Fast alle Mitarbeiterinnen und Mitarbeiter unterschrieben den Vertrag mit der Seniorenstiftung – und blieben dennoch den Angehörigen des öffentlichen Dienstes tariflich gleichgestellt. Was allerdings mit sich brachte, dass heute Mitarbeiter für die selbe Arbeit unterschiedlich entlohnt werden: Denn für alle, die nach dem Übergang in die Stiftung ihre Arbeit aufnahmen, gilt ein anderer, nicht so günstiger Tarif.

 

Veränderungen. An den Häusern, in den Häusern

Vom 1999 an wurden die Häuser der Seniorenstiftung nach und nach modernisiert. Die DDR-Typenbauten in der Stavanger Straße 62 und der Gürtelstraße 32 und 32a wurden um-, das Haus Gürtelstraße 33 sogar abgerissen und neu gebaut.

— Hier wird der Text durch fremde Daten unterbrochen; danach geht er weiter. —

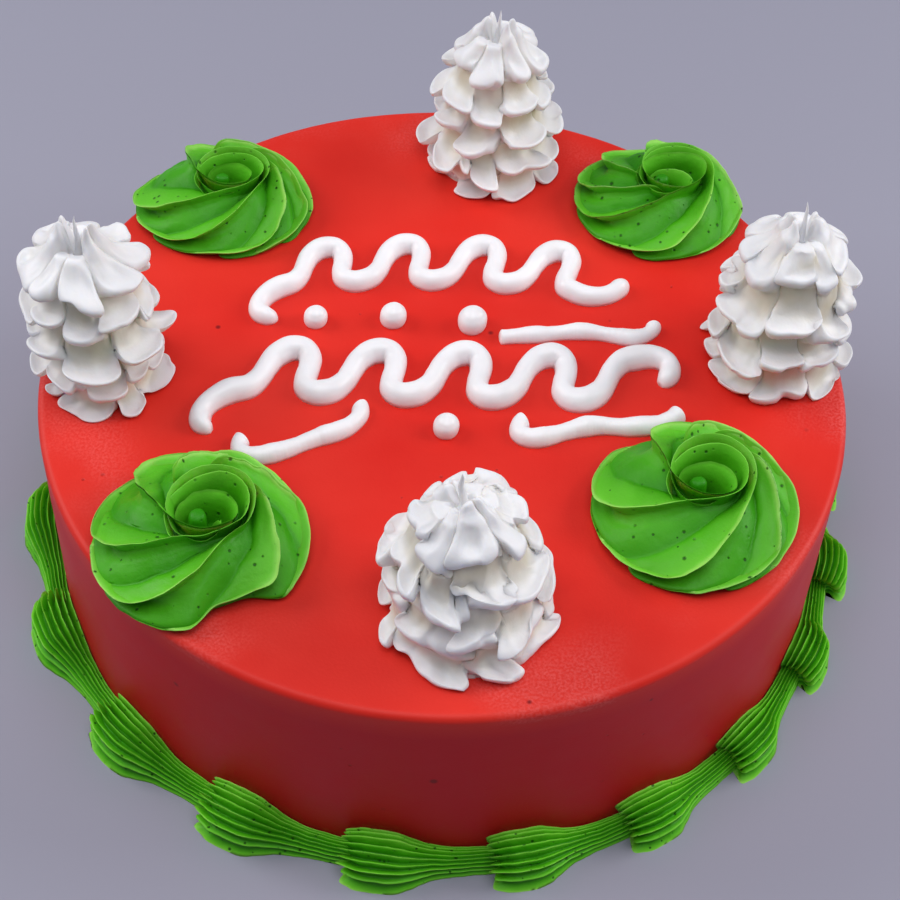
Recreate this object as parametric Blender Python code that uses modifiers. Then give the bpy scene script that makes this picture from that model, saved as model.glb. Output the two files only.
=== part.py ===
"""Round cake with red icing: four green cream rosettes, four white cream towers, white piped waves and drops on
the top, and a green ridged shell border round the foot. Metres, +Z up, origin at the middle of the underside."""

import math
from collections import namedtuple

import bmesh
import bpy
from mathutils import Vector

# The cake: straight sides and a tight, slightly rounded top edge
CAKE_RADIUS = 0.107
CAKE_HEIGHT = 0.065
TOP_EDGE_ROUND = 0.0020
FOOT_EDGE_ROUND = 0.0008
CAKE_STEPS = 72
TOP_EDGE_STEPS = 3
GAP = 0.0003
DECK = CAKE_HEIGHT + GAP

# Rosettes: middle, half width and depth, height, shift of the inner walls as shares of the half width and depth,
# angle of the first arm, side on which the arms bunch
Rosette = namedtuple("Rosette", "name x y half_width half_depth height shift_x shift_y first bunch_side")
ROSETTES = (
    Rosette("back_left", -0.0648, 0.0604, 0.0266, 0.0222, 0.0160, 0.10, 0.16, 100, -10),
    Rosette("back_right", 0.0594, 0.0680, 0.0254, 0.0234, 0.0160, 0.22, 0.16, 130, 0),
    Rosette("front_left", -0.0583, -0.0600, 0.0284, 0.0284, 0.0175, 0.06, 0.20, 75, 20),
    Rosette("front_right", 0.0640, -0.0430, 0.0274, 0.0276, 0.0175, 0.16, 0.16, 92, 0),
)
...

Das modernisierte Haus in der Stavanger Straße
Foto: Seniorenstiftung Prenzlauer Berg

Doch die Verbesserung der baulichen Substanz war nur das eine.

„Pflege“, sagt Marion Mehnert, „geriet ab Ende der 1990er Jahre immer intensiver in den Blick der Öffentlichkeit und genoss dabei keinen allzu guten Ruf.“ Einer der Gründe sei ein nicht immer gutes Qualitätsmanagement, das auch die Bedürfnisse der Pflegekräfte nicht aus den Augen verliert. „Nur zufriedene Mitarbeiter sind in der Lage, sich mit intensiv den Bewohnern einer Pflegeeinrichtung zu widmen.“

Also setzte sie sich wieder auf die Schulbank und durchlief mehrere Qualifikationen im Bereich Qualitätsmanagement.

Nach rund eineinhalb Jahrzehnten in als Betreuungsfachkraft folgte 2003 der Wechsel in die Verwaltung der Stiftung.

Mit ihrer Erfahrung stieg sie bald zur Leiterin für die Bereiche Personalentwicklung und Qualitätsmanagement auf.
Heute ist sie zu dem Geschäftsführerin der Stiftungstochter „Seniorenstiftung PflegeWohnen Haus 33 gGmbH. Darüber hinaus ist sie für die Koordination der rund 80 ehrenamtlichen Helfer der Senioreneinrichtung verantwortlich.

Von der Arbeitstherapeutin und Betreuungsfachkraft zur Geschäftsführerin und Leiterin eines Unternehmensbereichs – eine nicht ganz gewöhnliche Karriere.
 

Aber das wurde in der vergangenen Woche, als der Stiftungs-Vorstandsvorsitzende Wilfried Brexel beim Neujahrsempfang der Seniorenstiftung Marin Mehnert auf die Bühne bat, gar nicht erwähnt. Da gabs nur ein Dankeschön für das dreißigjährige Dienstjubiläum.